3.   Materials Science of Electrides

  An electride is a crystal in which electrons serve as anions. The electride concept and the first electride material were reported in 1983 by J. L. Dye.  Despite the potential inherent in their remarkable electronic structures, electrides prepared subsequently (restricted to organic materials) are so chemically and thermally unstable that almost no physical properties had been measured. In 2003, Hosono succeeded in synthesizing the first RT stable electride (Science, 2003), employing 12CaO·7Al2O3 (a constituent of alumina cement, abbreviated hereafter as C12A7). In his design process, he focused on the unique crystal structure of C12A7.  Here, positively charged sub-nm-sized cages are connected through shared oxide monolayers to form a 3D-structure, and O2- ions are loosely bound as counter anions to maintain electro-neutrality.  Hosono was able to exchange these loosely bound O2- ions with electrons. The resulting material may be regarded as an electride (C12A7:e) and exhibits a metal-insulator transition (Nano Letters, 2007). Furthermore, when metallic C12A7:e is cooled down, it was found to display superconductivity! (JACS,2007).  Surprisingly, the electronic structure of C12A7:e is similar to that of the superconducting high-pressure phase of lithium metal (Phil.Trans.R.Soc.A, 2015). Such a discovery demonstrated the hidden potential of abundant elements and led to the establishment of a Japan Science& Technology Policy “Element Strategy Initiative”.

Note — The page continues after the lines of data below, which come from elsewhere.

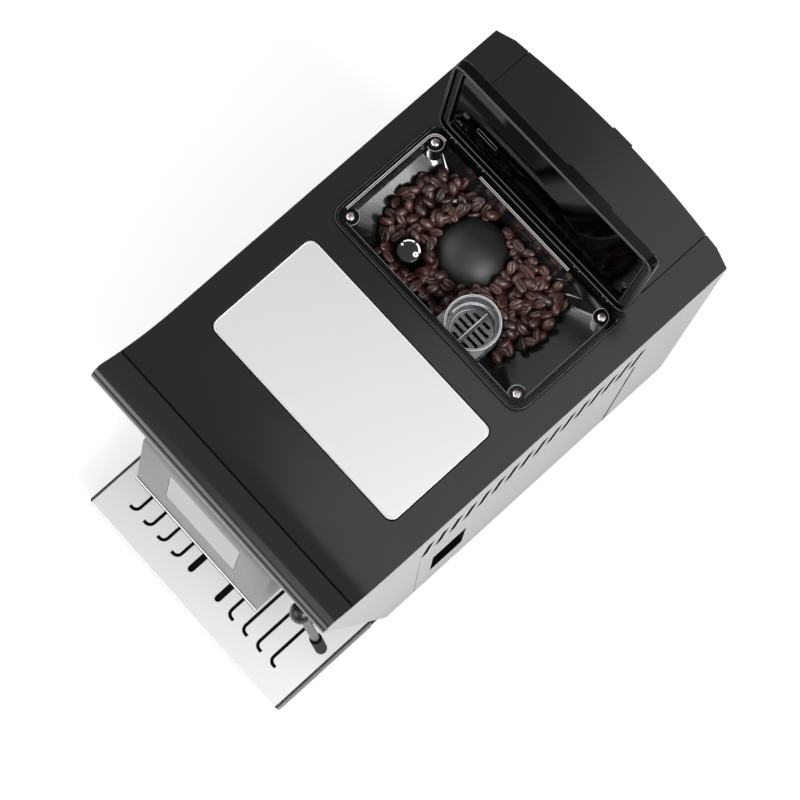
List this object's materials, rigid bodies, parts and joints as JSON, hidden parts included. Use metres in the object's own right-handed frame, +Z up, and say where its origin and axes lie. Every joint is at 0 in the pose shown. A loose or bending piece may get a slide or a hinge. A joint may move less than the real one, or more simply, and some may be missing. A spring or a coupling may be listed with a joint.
{
  "type": "automatic espresso machine",
  "caption": "Bean-to-cup espresso machine with silver sides, a black top with an open bean hopper, a cup plate, sliding spout, steam wand, drip tray and lift-out tank.",
  "frame": {"origin": "on the worktop, under the middle of the object's box", "axes": "+Z up, -Y to the front where the spout and drip tray are, +X to the right seen from the front"},
  "size_m": [0.24, 0.457, 0.4521],
  "materials": {
    "silver_paint": "satin silver paint on sheet steel",
    "gloss_black": "moulded, glossy",
    "matt_black": "moulded, fine grain",
    "bright_steel": "polished stainless steel",
    "plain_steel": "zinc plated",
    "cast_aluminium": "cast, bead blasted",
    "smoked_plastic": "smoked clear polycarbonate",
    "clear_plastic": "clear polycarbonate",
    "grey_plastic": "moulded, satin",
    "white_ceramic": "sintered ceramic, white",
    "black_rubber": "moulded rubber",
    "silicone": "white silicone hose",
    "circuit_board": "glass fibre board with relays"
  },
  "bodies": {
    "housing": {"left_side_panel": "silver_paint", "right_side_panel": "silver_paint", "top_cover": "gloss_black", "front_lip": "gloss_black", "grinder_cap": "gloss_black", "base_chassis": "matt_black", "brew_unit": "matt_black", "front_fascia": "matt_black", "hopper_shell": "matt_black", "inner_frame": "matt_black", "power_inlet": "matt_black", "rear_panel": "matt_black", "switch_frame": "matt_black", "cup_plate": "bright_steel", "door_hinge_pin_lower": "bright_steel", "door_hinge_pin_upper": "bright_steel", "lid_hinge_rod": "bright_steel", "rim_screw_1": "bright_steel", "rim_screw_2": "bright_steel", "rim_screw_3": "bright_steel", "rim_screw_4": "bright_steel", "brew_motor": "plain_steel", "grinder_motor": "plain_steel", "pump": "plain_steel", "steam_collar": "plain_steel", "grinder_body": "cast_aluminium", "thermoblock": "cast_aluminium", "hopper_rim": "smoked_plastic", "display_window": "clear_plastic", "powder_chute": "clear_plastic", "display_housing": "grey_plastic", "foot_front_left": "black_rubber", "foot_front_right": "black_rubber", "foot_rear_left": "black_rubber", "foot_rear_right": "black_rubber", "hose_tank_to_pump": "silicone", "hose_pump_to_heater": "silicone", "hose_heater_to_wand": "silicone", "circuit_board": "circuit_board"},
    "service_door": {"service_door": "silver_paint"},
    "push_button_left": {"push_button_1": "grey_plastic"},
    "push_button_right": {"push_button_2": "grey_plastic"},
    "coffee_spout": {"coffee_spout": "matt_black", "spout_nozzle_left": "bright_steel", "spout_nozzle_right": "bright_steel"},
    "steam_wand": {"steam_wand": "bright_steel", "froth_sleeve": "matt_black"},
    "drip_tray": {"drip_tray": "matt_black", "grounds_container": "matt_black"},
    "drip_grille": {"drip_grille": "bright_steel"},
    "hopper_lid": {"hopper_lid": "smoked_plastic", "lid_gasket": "black_rubber"},
    "upper_burr": {"upper_burr": "white_ceramic"},
    "grind_knob": {"grind_knob": "gloss_black"},
    "lower_burr": {"lower_burr": "white_ceramic"},
    "water_tank": {"water_tank": "clear_plastic"},
    "tank_lid": {"tank_lid": "gloss_black"},
    "brew_piston": {"brew_piston": "grey_plastic"},
    "drive_screw": {"drive_screw": "plain_steel"},
    "power_switch": {"power_switch": "gloss_black"}
  },
  "joints": [
    {"name": "service_door_hinge", "type": "hinge", "parent": "housing", "child": "service_door", "pos_m": [0.1185, 0.143, 0.1], "axis": [0, 0, 1], "range_deg": [0, 100]},
    {"name": "push_button_left_press", "type": "slide", "parent": "housing", "child": "push_button_left", "axis": [0, 0.9853, 0.1706], "range_m": [0, 0.002], "stiffness_N_per_m": 300, "springref_m": -0.002},
    {"name": "push_button_right_press", "type": "slide", "parent": "housing", "child": "push_button_right", "axis": [0, 0.9853, 0.1706], "range_m": [0, 0.002], "stiffness_N_per_m": 300, "springref_m": -0.002},
    {"name": "coffee_spout_slide", "type": "slide", "parent": "housing", "child": "coffee_spout", "axis": [0, -0.1706, 0.9853], "range_m": [-0.04, 0]},
    {"name": "steam_wand_swing", "type": "hinge", "parent": "housing", "child": "steam_wand", "pos_m": [0.089, -0.16564, 0.23504], "axis": [0, -0.9853, -0.1706], "range_deg": [-30, 20]},
    {"name": "drip_tray_pull", "type": "slide", "parent": "housing", "child": "drip_tray", "axis": [0, -1, 0], "range_m": [0, 0.2]},
    {"name": "drip_grille_lift", "type": "slide", "parent": "drip_tray", "child": "drip_grille", "axis": [0, 0, 1], "range_m": [0, 0.05]},
    {"name": "hopper_lid_hinge", "type": "hinge", "parent": "housing", "child": "hopper_lid", "pos_m": [0, 0.1372, 0.3476], "axis": [1, 0, 0], "range_deg": [0, 97]},
    {"name": "upper_burr_turn", "type": "hinge", "parent": "housing", "child": "upper_burr", "pos_m": [-0.015, 0.0965, 0.275], "axis": [0, 0, 1], "range_deg": [-20, 20]},
    {"name": "grind_knob_turn", "type": "hinge", "parent": "housing", "child": "grind_knob", "pos_m": [-0.0436, 0.0603, 0.31], "axis": [0, 0, 1], "range_deg": [-75, 75]},
    {"name": "lower_burr_spin", "type": "hinge", "parent": "housing", "child": "lower_burr", "pos_m": [-0.015, 0.0965, 0.262], "axis": [0, 0, 1], "continuous": true},
    {"name": "water_tank_lift", "type": "slide", "parent": "housing", "child": "water_tank", "axis": [0, 0, 1], "range_m": [0, 0.175]},
    {"name": "tank_lid_hinge", "type": "hinge", "parent": "water_tank", "child": "tank_lid", "pos_m": [0, 0.1612, 0.3404], "axis": [1, 0, 0], "range_deg": [0, 82]},
    {"name": "drive_screw_turn", "type": "hinge", "parent": "housing", "child": "drive_screw", "pos_m": [0.048, 0.076, 0.05], "axis": [0, 0, 1], "range_deg": [-543, 0]},
    {"name": "brew_piston_slide", "type": "slide", "parent": "housing", "child": "brew_piston", "axis": [0, 0, 1], "range_m": [-0.03, 0]},
    {"name": "power_switch_rock", "type": "hinge", "parent": "housing", "child": "power_switch", "pos_m": [-0.03, 0.22052, 0.035], "axis": [1, 0, 0], "range_deg": [-8, 8]}
  ],
  "couplings": [
    {"joint": "grind_knob_turn", "follows": "upper_burr_turn", "ratio": -3.5835},
    {"joint": "drive_screw_turn", "follows": "brew_piston_slide", "rad_per_m": 314.16}
  ]
}
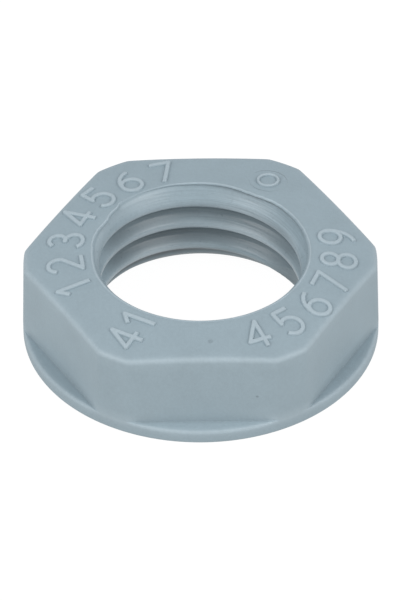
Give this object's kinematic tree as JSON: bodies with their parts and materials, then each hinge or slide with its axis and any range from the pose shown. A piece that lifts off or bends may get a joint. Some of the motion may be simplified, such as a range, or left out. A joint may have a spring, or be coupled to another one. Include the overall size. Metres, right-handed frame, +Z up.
{
  "type": "cable gland locknut",
  "caption": "Hexagon locknut with a round flange and a right-hand internal thread, moulded in one piece of grey polyamide, that clamps a cable gland to a panel.",
  "frame": {"origin": "centre of the flat seating face, on the axis of the thread", "axes": "+Z up the thread's axis, from the seating face to the rim of the bore; one flat of the hexagon faces -Y and a corner points along +X"},
  "size_m": [0.02, 0.02, 0.0055],
  "materials": {
    "polyamide": "matte blue-grey polyamide with a fine eroded mould texture"
  },
  "bodies": {
    "root": {"locknut": "polyamide"}
  },
  "joints": []
}
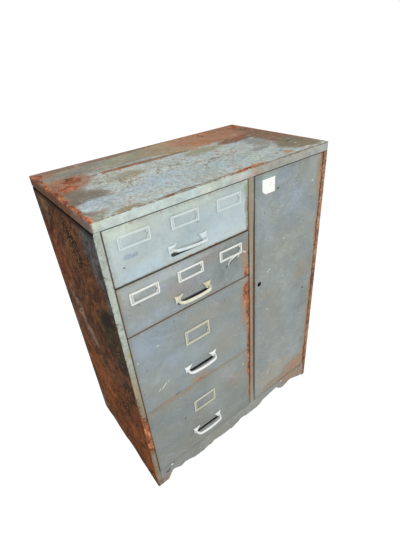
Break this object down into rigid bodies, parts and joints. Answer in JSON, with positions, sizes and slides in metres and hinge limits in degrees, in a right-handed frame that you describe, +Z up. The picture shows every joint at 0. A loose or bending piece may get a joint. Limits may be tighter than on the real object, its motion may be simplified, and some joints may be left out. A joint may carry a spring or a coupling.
{
  "type": "filing cabinet",
  "caption": "Worn steel office cabinet: card and file drawers with bow handles beside a tall locking cupboard with shelves, on a low base with bracket feet.",
  "frame": {"origin": "on the floor, midway across the width and midway between the front of the handles and the screw heads on the back", "axes": "+Z up, +X to the right seen from the front, +Y towards the back"},
  "size_m": [0.768, 0.4682, 1.016],
  "materials": {
    "top_paint": "dulled light grey-blue stove enamel with rust at the back and edges",
    "side_paint": "rusted through, pitted, with remains of grey enamel",
    "carcass_paint": "worn grey-green enamel, rust along the edges",
    "drawer_paint": "dull grey-blue enamel, rust along the gaps",
    "door_paint": "dull grey-blue enamel, rust at the lower corner",
    "inside_paint": "grey enamel, dusty",
    "handle_paint": "worn off-white paint over cast metal",
    "grey_holder_paint": "painted over with the drawer",
    "cream_holder_paint": "cream paint, chipped",
    "runner_steel": "dull rolled steel, dry grease and light rust",
    "screw_steel": "dull steel",
    "lock_metal": "blackened metal",
    "sticker_paper": "bare white paper"
  },
  "bodies": {
    "carcass": {"back_panel": "carcass_paint", "back_panel_screws": "screw_steel", "base_rail_back": "carcass_paint", "base_rail_front": "carcass_paint", "bottom_panel": "inside_paint", "cabinet_runners_1": "runner_steel", "cabinet_runners_2": "runner_steel", "cabinet_runners_3": "runner_steel", "cabinet_runners_4": "runner_steel", "centre_partition": "carcass_paint", "door_pivot_pins": "screw_steel", "door_pivot_plates": "screw_steel", "drawer_cross_rails": "inside_paint", "left_side_panel": "side_paint", "right_side_panel": "side_paint", "shelf_1": "inside_paint", "shelf_2": "inside_paint", "shelf_3": "inside_paint", "shelf_clips": "screw_steel", "shelf_standards": "screw_steel", "top_panel": "top_paint"},
    "drawer_1": {"drawer_1_dividers": "inside_paint", "drawer_1_front": "drawer_paint", "drawer_1_handle": "handle_paint", "drawer_1_handle_screws": "screw_steel", "drawer_1_label_holder_left": "grey_holder_paint", "drawer_1_label_holder_middle": "grey_holder_paint", "drawer_1_label_holder_right": "grey_holder_paint", "drawer_1_runners": "runner_steel", "drawer_1_tray": "inside_paint"},
    "drawer_2": {"drawer_2_dividers": "inside_paint", "drawer_2_front": "drawer_paint", "drawer_2_handle": "handle_paint", "drawer_2_handle_screws": "screw_steel", "drawer_2_label_holder_left": "cream_holder_paint", "drawer_2_label_holder_middle": "cream_holder_paint", "drawer_2_label_holder_right": "cream_holder_paint", "drawer_2_runners": "runner_steel", "drawer_2_tray": "inside_paint"},
    "drawer_3": {"drawer_3_front": "drawer_paint", "drawer_3_handle": "handle_paint", "drawer_3_handle_screws": "screw_steel", "drawer_3_label_holder": "cream_holder_paint", "drawer_3_runners": "runner_steel", "drawer_3_tray": "inside_paint"},
    "drawer_4": {"drawer_4_front": "drawer_paint", "drawer_4_handle": "handle_paint", "drawer_4_handle_screws": "screw_steel", "drawer_4_label_holder": "cream_holder_paint", "drawer_4_runners": "runner_steel", "drawer_4_tray": "inside_paint"},
    "slide_3": {"slide_members_3": "runner_steel"},
    "slide_4": {"slide_members_4": "runner_steel"},
    "door": {"door_panel": "door_paint", "door_inner_panel": "inside_paint", "door_pivot_blocks": "screw_steel", "door_sticker": "sticker_paper", "lock_housing": "lock_metal"},
    "lock": {"lock_plug": "lock_metal", "lock_cam": "lock_metal"}
  },
  "joints": [
    {"name": "drawer_1_slide", "type": "slide", "parent": "carcass", "child": "drawer_1", "axis": [0, -1, 0], "range_m": [0, 0.29]},
    {"name": "drawer_2_slide", "type": "slide", "parent": "carcass", "child": "drawer_2", "axis": [0, -1, 0], "range_m": [0, 0.29]},
    {"name": "drawer_3_slide", "type": "slide", "parent": "carcass", "child": "drawer_3", "axis": [0, -1, 0], "range_m": [0, 0.38]},
    {"name": "drawer_4_slide", "type": "slide", "parent": "carcass", "child": "drawer_4", "axis": [0, -1, 0], "range_m": [0, 0.38]},
    {"name": "slide_3_travel", "type": "slide", "parent": "carcass", "child": "slide_3", "axis": [0, -1, 0], "range_m": [0, 0.19]},
    {"name": "slide_4_travel", "type": "slide", "parent": "carcass", "child": "slide_4", "axis": [0, -1, 0], "range_m": [0, 0.19]},
    {"name": "door_hinge", "type": "hinge", "parent": "carcass", "child": "door", "pos_m": [0.3585, -0.20006, 0.0775], "axis": [0, 0, 1], "range_deg": [0, 105]},
    {"name": "lock_turn", "type": "hinge", "parent": "door", "child": "lock", "pos_m": [0.097, -0.20006, 0.628], "axis": [0, 1, 0], "range_deg": [0, 90]}
  ],
  "couplings": [
    {"joint": "slide_3_travel", "follows": "drawer_3_slide", "ratio": 0.5},
    {"joint": "slide_4_travel", "follows": "drawer_4_slide", "ratio": 0.5}
  ]
}
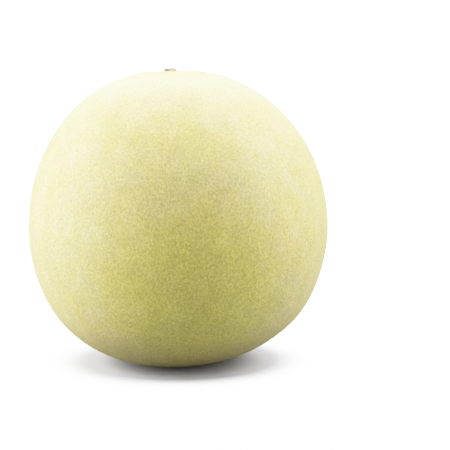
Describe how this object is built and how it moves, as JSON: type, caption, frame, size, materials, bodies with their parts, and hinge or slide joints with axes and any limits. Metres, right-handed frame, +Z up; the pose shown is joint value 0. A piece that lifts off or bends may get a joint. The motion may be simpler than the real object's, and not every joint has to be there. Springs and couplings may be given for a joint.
{
  "type": "honeydew melon",
  "caption": "Whole round honeydew melon with a pale waxy cream and green rind, a small dried stem stub on top and a flattened resting spot below.",
  "frame": {"origin": "under the middle of the fruit's bounding box, on the surface that it rests on", "axes": "+Z up, out of the resting spot and towards the stem end, which leans 2.7 degrees towards -X; -Y is the side that faces the viewer"},
  "size_m": [0.1652, 0.1652, 0.163],
  "materials": {
    "rind": "satin",
    "dried_stem": "matte"
  },
  "bodies": {
    "root": {"melon": "rind", "stem_stub": "dried_stem"}
  },
  "joints": []
}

  After considering the unique properties of C12A7:e—its very low work function(2.4eV) but strong chemical & thermal stability—Hosono discovered that Ru-loaded C12A7:e showed high catalytic activity for ammonia synthesis at ambient pressure (Nat. Chem., 2012, Nat.Com. 2015). Furthermore, he extended the concept of electride to intermetallics and found a series of new electride materials and their high catalytic activity for NH3 synthesis (Nature Catal. 2018).  As a result, a company aiming at industrial application of his invention to on-site NH3 synthesis was established in 2017 by sponsorship of a Governmental fund, UMI, and Ajimotomo, the largest food company in Japan.

In addition, he extended the electride concept to 2D-materials in which anionic electrons occupy spaces between cationic slab layers and found Ca2N to be one such 2D electride material, formulated as (Ca2+)2(N3-)(e-), in 2013 (Nature, 2013).  Since no impurity scattering contributes to their electron transport, 2D electride materials have extraordinarily large conductivities compared with conventional metals. In fact, the electrical conductivity of Ca2N exceeds that of metallic Ca. Two D electride materials may be viewed as bulk analogues to the 2D-electron gases which occur at clean hetero-interfaces between semiconductors such as GaAs/AlGaAs. Subsequently, he screened candidates for 2D-electrides by utilizing Materials informatics and found Y2C and Gd2C as a magnetic electride (PRX 2016, PRB 2017). Since then, research on 2D-electrides is booming up to now. Amorphous electrides were first created as well by Hosono who fabricated C12A7:e glass by twin-roller technique (Science 2011) and the thin films of amorphous (a-) C12A7:e by sputtering. He found these a-C12A7:e has several unique properties; the bulk glass transition temperature is dropped by ~150K just replacing ~3% of O2- by electrons (PNAS, 2017A) and the work function is 3.0eV, which is close to metal Ca or Li but chemically stable and optical transparent. This unique property was successfully applied to an electron-injection layer in OLEDs and efficient inverted-type OLEDs were realized (PNAS, 2017B)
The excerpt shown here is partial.